Point taken but the oil example isn't the best example on imports as we have since about 2010 really dropped imports with Obama's "All of the above" energy strategy which included opening the Arctic to drilling twice. Here is an example article on the subject: ...U.S. Exports More Petroleum Than It Imports In September and October
https://www.forbes.com/sites/arielcohen/2019/11/26/making-hi...
nine_zeros|5 years ago
If USD devalues too much (but is still reserve currency), other countries will become richer aka, they can buy more dollars for fewer of their own fiats. Which means they can import more oil by converting more and more of their fiat to dollars. Which means demand for oil internationally will go up while supply remains about the same, causing price of oil to go up, regardless of where it is produced.
If USD devalues and other countries decide to abandon the dollar for trade in favor of say Oil-coin, US will lose access to international oil until it "earns" oil-coin somehow. How does America earn oil-coin? By exporting something. Since America can produce so much oil, the producers will try to export oil for oil-coin. Which means increased global demand and thus rising prices again.

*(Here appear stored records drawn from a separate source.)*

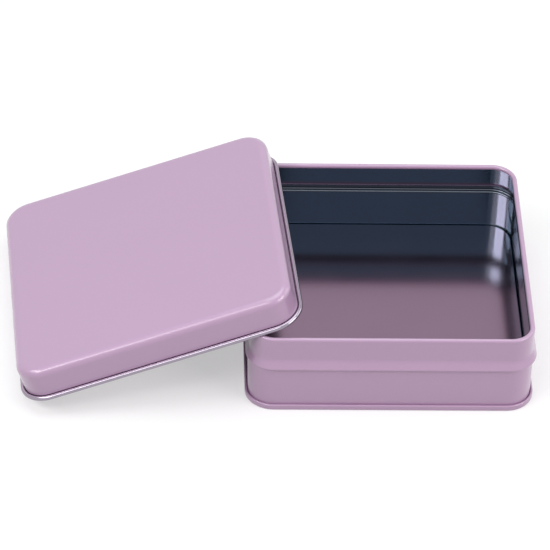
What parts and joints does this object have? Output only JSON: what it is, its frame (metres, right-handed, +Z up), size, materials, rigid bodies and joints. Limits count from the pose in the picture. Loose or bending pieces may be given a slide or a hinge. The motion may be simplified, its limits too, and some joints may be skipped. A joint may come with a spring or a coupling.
{
  "type": "square tin",
  "caption": "Square slip-lid tin with round corners, a stop bead and a seamed bottom, open and empty, its lid leaning on the rim.",
  "frame": {"origin": "on the table, below the middle of the box that holds the tin and its leaning lid", "axes": "+Z up, +X from the lid towards the tin along the tin's sides, +Y towards the tin's back"},
  "size_m": [0.246, 0.1442, 0.0611],
  "materials": {
    "tin_wall": "satin",
    "tin_bottom": "satin",
    "lid": "satin"
  },
  "bodies": {
    "root": {"tin_wall": "tin_wall", "tin_bottom": "tin_bottom", "lid": "lid"}
  },
  "joints": []
}
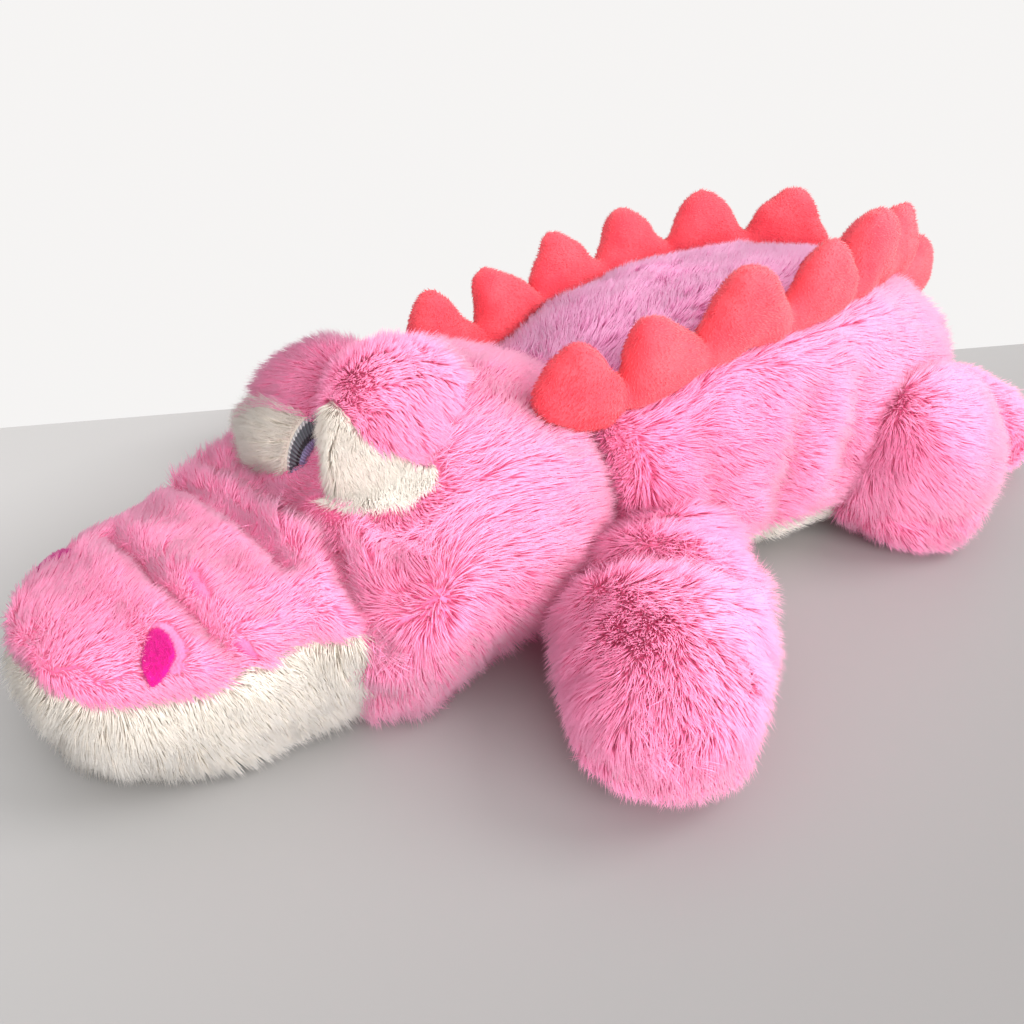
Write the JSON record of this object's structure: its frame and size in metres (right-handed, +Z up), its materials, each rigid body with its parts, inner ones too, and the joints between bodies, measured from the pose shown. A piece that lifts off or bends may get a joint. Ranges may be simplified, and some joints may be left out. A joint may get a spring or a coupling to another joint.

US could shut down all exports of oil and only use it domestically and shun oil-coin entirely. But this means that
a. US can't import other things because of lack of oil-coin. So we will suddenly have severe shortages. Oh a bad disease in one year caused all potatoes in America to die? Tough luck sustaining all the food processing and chips companies. They can't do a stop gap import potatoes since we don't have any oil-coin. You can expand this experiment to all kinds of things such as stent-valves, rubber for tires, coffee. Our rich lives are truly there because other countries are working for it.
b. US energy supplies will be limited by domestic production and domestic supply and demand characteristics. Oh, we have such a great economic boom that increased oil demand but a few oil wells are down for repairs a few quarters? Boom, spike in oil prices again despite being self-sufficient. Another recession beckons since industries can't function with such high oil prices.
This globalization thing is not very simple. It may have caused a lot of grief, but it's also a very good distributed system that's preventing us from going back to shortages like medieval times. We're not dying just because there's a 2-3 year span of famine any longer because there's always somewhere else to get it from.